Curiously, even as the Congress is busy licking its wounds, the BJP’s senior leaders have received a rather ambitious instruction from their top leadership. Referring to the BJP’s plans for Karnataka and south India in general, a senior leader of the party from the state revealed, “Our mission is clear: ‘Congress-mukt Karnataka’. We do not really have to do much to ensure that. The Congress is breaking apart from within. We will deliver the blows when it is required. There are some good leaders in the Congress too. We need to keep them in mind. But otherwise, we will be wiping out the Congress in the state.”

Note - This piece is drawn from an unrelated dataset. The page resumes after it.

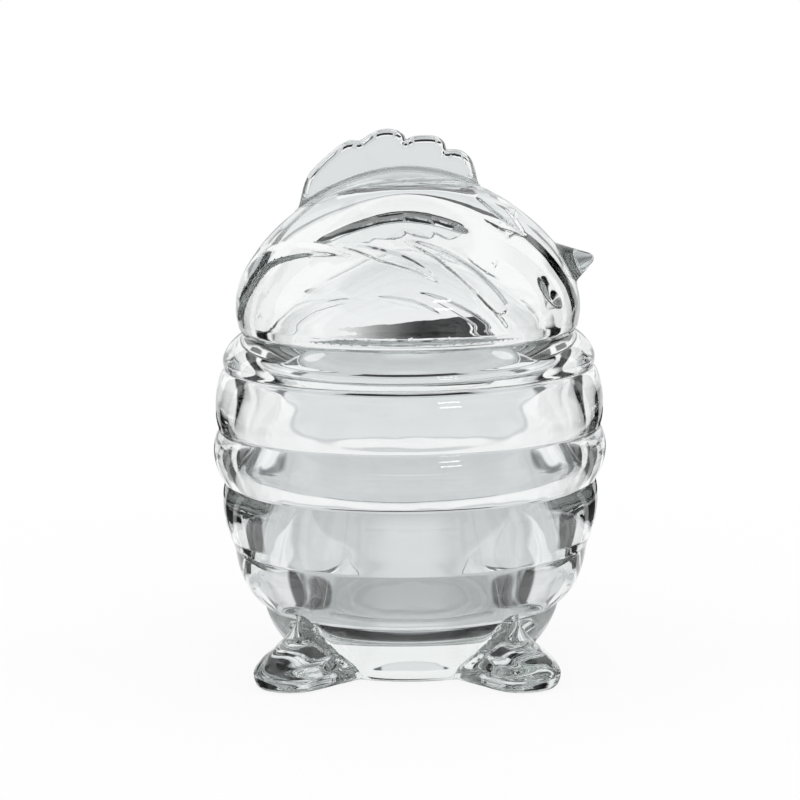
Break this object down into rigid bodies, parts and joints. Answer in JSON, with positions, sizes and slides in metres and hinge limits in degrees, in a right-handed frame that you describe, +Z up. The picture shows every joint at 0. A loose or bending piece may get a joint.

The BJP leader also went on to talk about the importance of making inroads into other states like Tamil Nadu, Kerala, Andhra Pradesh and Telangana, where the party has done surprisingly well in this election. The saffron party, if the leader is to be believed, will be setting aside plenty of resources to infiltrate into zones where they are yet to register their presence.
In Karnataka, Yeddyurappa has stopped sulking over not getting a Cabinet berth at the Centre for himself or his close aides, with Prime Minister Narendra Modi having given him the charge to “work for the party”.
Meanwhile, on 26 May, a celebratory rally in Bijapur by BJP cadres turned into a riot with alleged attacks on members of a minority community. B Patil Yatnal, the MP from Bijapur, who was a Union minister in the Atal Bihari Vajpayee-led NDA government, was subsequently arrested on non-bailable sections for leading and inciting a mob, along with 26 other BJP members.
The state is no stranger to the politics of Hindutva and a dilapidated Congress could yet again pave the way for making it a citadel of the saffron party.